When you ask them to get clarity of the situation and what’s just happened, it just seems to irritate them all the more. You just want to know what’s happening. While they just want to provoke you all the more.
You may have heard them say things like. “ you should know what’s wrong.” Just before they punch a wall, smash a plate, throw their food, slam a door and stomp off with the narcissist’s incredible sulk.
So why without reason to you? Do they change so incredibly fast?
It’s simply because our view of relationships, communication and reality are so completely different from the narcissists.
They’ve just manipulated you into a false reality. Through the idealisation, for you to now live in their false reality of, which is both nightmare and fairy tale, they dragged you into the false reality that is the narcissists’ world.
What happens to you and around you during a relationship with them makes no sense to genuine caring people, yet it makes complete sense to a narcissist. Why?
They might suddenly remember something you said two weeks ago that criticised them in some way, and they will have flicked the switch at that time, as they’ve been reminded in some way, they flick it again. Then their rage appears to draw more attention and emotions from you, or they could simply believe you weren’t laughing hard enough at their joke. You didn’t laugh loud enough. Therefore, you failed to provide the positive attention and energy that they required at that moment, and they then take this as a criticism and a challenge. You may have complimented them on one thing, but they forget that, as you didn’t compliment them on what they wanted, you should know what they want, so they again they feel criticised and take it as a challenge,
Not that they’ll ever let you know that. You’ll have no clue as to what’s caused them to react that way towards you. They’ll not have a two-way conversation to communicate how they feel. No, they’ll just reduce you to tears and gain those emotional reactions that way. Also, to gain more power and more control over you.

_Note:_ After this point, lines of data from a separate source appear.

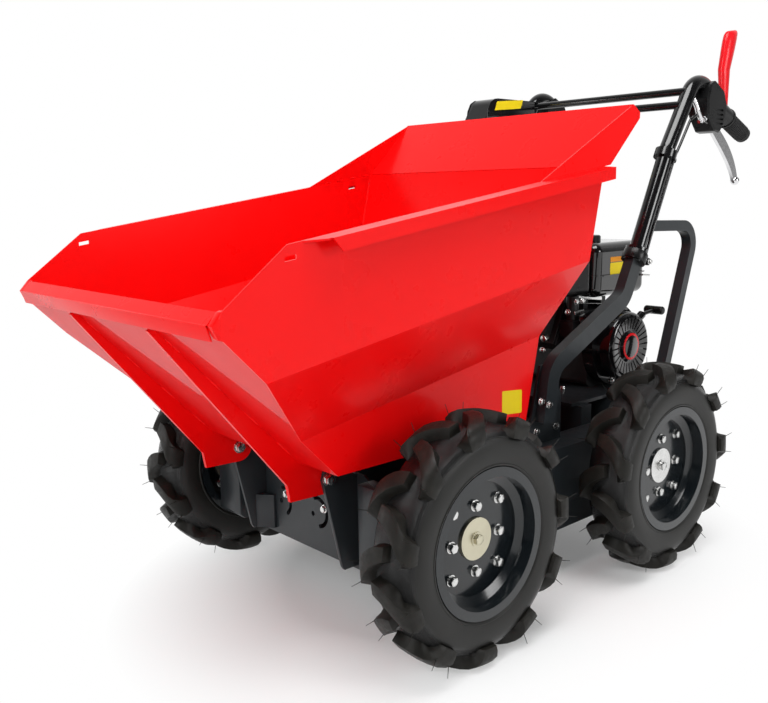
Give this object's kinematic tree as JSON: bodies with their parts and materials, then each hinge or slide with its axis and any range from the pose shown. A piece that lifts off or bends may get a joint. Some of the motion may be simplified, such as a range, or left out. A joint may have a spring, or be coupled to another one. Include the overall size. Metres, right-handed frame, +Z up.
{
  "type": "walk-behind site dumper",
  "caption": "Walk-behind four-wheel-drive site dumper: a forward-tipping folded steel skip on a low frame with lug-tyred wheels, rear engine and twin handlebars.",
  "frame": {"origin": "on the ground under the middle of the machine's overall length and width", "axes": "+X forward over the skip's lip, +Y to the machine's left, +Z up"},
  "size_m": [1.7572, 0.882, 1.2644],
  "materials": {
    "bar_paint": "gloss black powder coat",
    "black_plastic": "moulded black plastic",
    "cable_sheath": "black cable sheath",
    "engine_casting": "black painted die casting",
    "engine_paint": "gloss black enamel on pressed steel",
    "frame_paint": "satin dark blue-grey powder coat",
    "grip_rubber": "ribbed black rubber",
    "muffler_steel": "plain pressed steel, heat-dulled",
    "polished_aluminium": "polished cast aluminium",
    "red_plastic": "red vinyl dip",
    "rim_paint": "satin dark grey paint",
    "skip_paint": "gloss red powder coat on folded sheet steel",
    "tyre_rubber": "moulded black rubber with a fine knurled carcass",
    "zinc": "zinc-plated steel"
  },
  "bodies": {
    "machine": {"air_filter": "black_plastic", "belly_plate": "frame_paint", "blower_housing": "engine_paint", "carburettor": "engine_casting", "clutch_lever": "red_plastic", "console": "bar_paint", "control_cables": "cable_sheath", "cross_tubes": "bar_paint", "engine_block": "engine_casting", "engine_deck": "frame_paint", "engine_head": "engine_casting", "front_plate": "frame_paint", "fuel_cap": "black_plastic", "fuel_tank": "engine_paint", "gearbox": "frame_paint", "grips": "grip_rubber", "handle_clamps": "bar_paint", "handle_lower": "frame_paint", "handle_upper": "bar_paint", "lever_housings": "black_plastic", "muffler": "muffler_steel", "pivot_bolts": "zinc", "pivot_brackets": "frame_paint", "rear_braces": "frame_paint", "recoil_starter": "engine_paint", "side_case_left": "frame_paint", "side_case_right": "frame_paint", "starter_handle": "black_plastic", "steering_levers": "polished_aluminium", "uprights": "frame_paint"},
    "skip": {"skip_floor": "skip_paint", "skip_lip": "skip_paint", "skip_rear_guard": "skip_paint", "skip_rear_wall": "skip_paint", "skip_ribs": "skip_paint", "skip_rims": "skip_paint", "skip_side_left": "skip_paint", "skip_side_right": "skip_paint"},
    "wheel_front_left": {"tyre_front_left": "tyre_rubber", "rim_front_left": "rim_paint", "hub_front_left": "zinc"},
    "wheel_front_right": {"tyre_front_right": "tyre_rubber", "rim_front_right": "rim_paint", "hub_front_right": "zinc"},
    "wheel_rear_left": {"tyre_rear_left": "tyre_rubber", "rim_rear_left": "rim_paint", "hub_rear_left": "zinc"},
    "wheel_rear_right": {"tyre_rear_right": "tyre_rubber", "rim_rear_right": "rim_paint", "hub_rear_right": "zinc"}
  },
  "joints": [
    {"name": "skip_tip", "type": "hinge", "parent": "machine", "child": "skip", "pos_m": [0.52275, 0, 0.332], "axis": [0, 1, 0], "range_deg": [0, 75]},
    {"name": "wheel_front_left_spin", "type": "hinge", "parent": "machine", "child": "wheel_front_left", "pos_m": [0.36575, 0.381, 0.236], "axis": [0, 1, 0], "continuous": true},
    {"name": "wheel_front_right_spin", "type": "hinge", "parent": "machine", "child": "wheel_front_right", "pos_m": [0.36575, -0.381, 0.236], "axis": [0, 1, 0], "continuous": true},
    {"name": "wheel_rear_left_spin", "type": "hinge", "parent": "machine", "child": "wheel_rear_left", "pos_m": [-0.26425, 0.381, 0.236], "axis": [0, 1, 0], "continuous": true},
    {"name": "wheel_rear_right_spin", "type": "hinge", "parent": "machine", "child": "wheel_rear_right", "pos_m": [-0.26425, -0.381, 0.236], "axis": [0, 1, 0], "continuous": true}
  ]
}
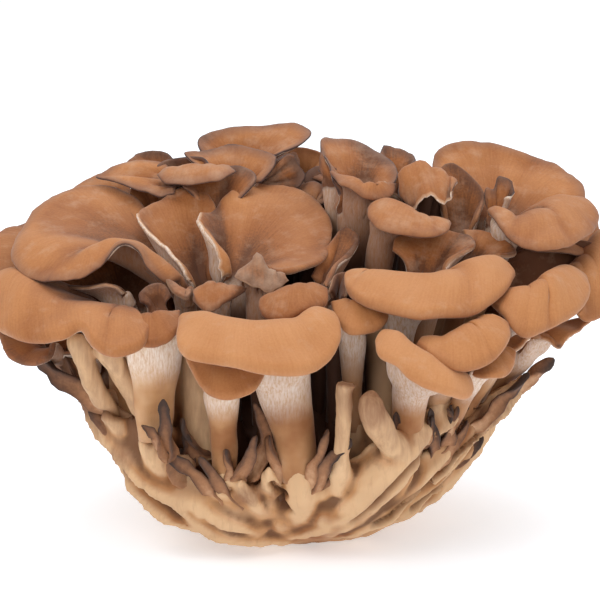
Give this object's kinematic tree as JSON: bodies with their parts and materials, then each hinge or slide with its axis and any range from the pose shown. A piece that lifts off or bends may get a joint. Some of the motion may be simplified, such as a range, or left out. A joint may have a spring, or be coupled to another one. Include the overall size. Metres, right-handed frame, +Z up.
{
  "type": "maitake mushroom",
  "caption": "Whole maitake mushroom cluster: a bowl-shaped branching base with overlapping brown spoon-shaped caps, cut flat underneath so that it stands.",
  "frame": {"origin": "middle of the flat cut face under the base, which the cluster rests on", "axes": "+Z up, -Y to the front of the cluster, +X to its right, along its longest extent"},
  "size_m": [0.2489, 0.1999, 0.1463],
  "materials": {
    "mushroom_flesh": "matte"
  },
  "bodies": {
    "root": {"maitake_cluster": "mushroom_flesh"}
  },
  "joints": []
}
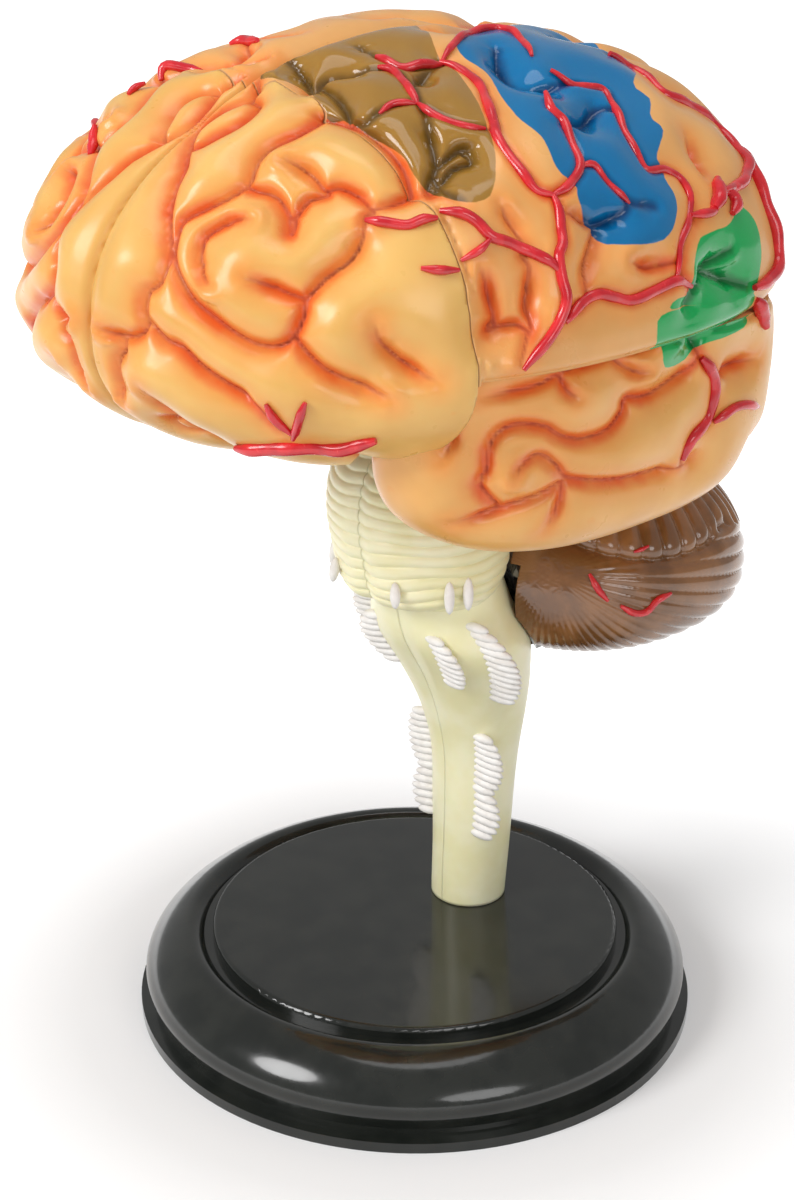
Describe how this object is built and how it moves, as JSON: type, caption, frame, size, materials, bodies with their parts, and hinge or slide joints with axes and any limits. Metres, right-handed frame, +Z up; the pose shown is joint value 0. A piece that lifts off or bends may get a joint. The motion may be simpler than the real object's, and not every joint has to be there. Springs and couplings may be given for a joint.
{
  "type": "brain anatomy model",
  "caption": "Take-apart model of the human brain: folded lobes, ridged cerebellum and brain stem on a round stand.",
  "frame": {"origin": "centre of the stand's underside", "axes": "+Z up, -Y towards the front of the brain, +X towards its left side; X = 0 parts the halves"},
  "size_m": [0.0828, 0.0971, 0.1298],
  "materials": {
    "stand_plastic": "moulded, glossy",
    "stem_plastic": "moulded, glossy",
    "cerebellum_plastic": "moulded, glossy",
    "cortex_plastic": "moulded, glossy",
    "core_plastic": "moulded, glossy",
    "pale_plastic": "moulded, glossy",
    "blue_plastic": "moulded, glossy",
    "grey_plastic": "moulded, glossy",
    "green_plastic": "moulded, glossy",
    "purple_plastic": "moulded, glossy",
    "yellow_plastic": "moulded, glossy",
    "red_plastic": "moulded, glossy",
    "pink_plastic": "moulded, glossy"
  },
  "bodies": {
    "root": {"stand": "stand_plastic", "fourth_ventricle": "grey_plastic", "hypothalamus": "pink_plastic", "brainstem_left": "stem_plastic", "brainstem_right": "stem_plastic", "cerebellum_left": "cerebellum_plastic", "cerebellum_right": "cerebellum_plastic", "frontal_lobe_left": "cortex_plastic", "frontal_lobe_right": "cortex_plastic", "parietal_lobe_left": "cortex_plastic", "parietal_lobe_right": "cortex_plastic", "temporal_lobe_left": "cortex_plastic", "temporal_lobe_right": "cortex_plastic", "white_core_left": "core_plastic", "white_core_right": "core_plastic", "corpus_callosum_left": "pale_plastic", "corpus_callosum_right": "pale_plastic", "lateral_ventricle_left": "blue_plastic", "lateral_ventricle_right": "blue_plastic", "thalamus_left": "grey_plastic", "thalamus_right": "grey_plastic", "caudate_left": "green_plastic", "caudate_right": "green_plastic", "putamen_left": "purple_plastic", "putamen_right": "purple_plastic", "hippocampus_left": "yellow_plastic", "hippocampus_right": "yellow_plastic", "amygdala_left": "red_plastic", "amygdala_right": "red_plastic"}
  },
  "joints": []
}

Because of their narcissism, they’ll shift and alter, depending on how they feel in that moment and what they take as a criticism, what you did well for the last week, you failed this week.
It’s their self-defence, and they have to do it fast, confuse you, gain emotions from you, feel better about themselves, get control and power over the situation and over you.
You were never the problem, it did not start with you, and it’ll not end with you. You can break free and move into a much happier life.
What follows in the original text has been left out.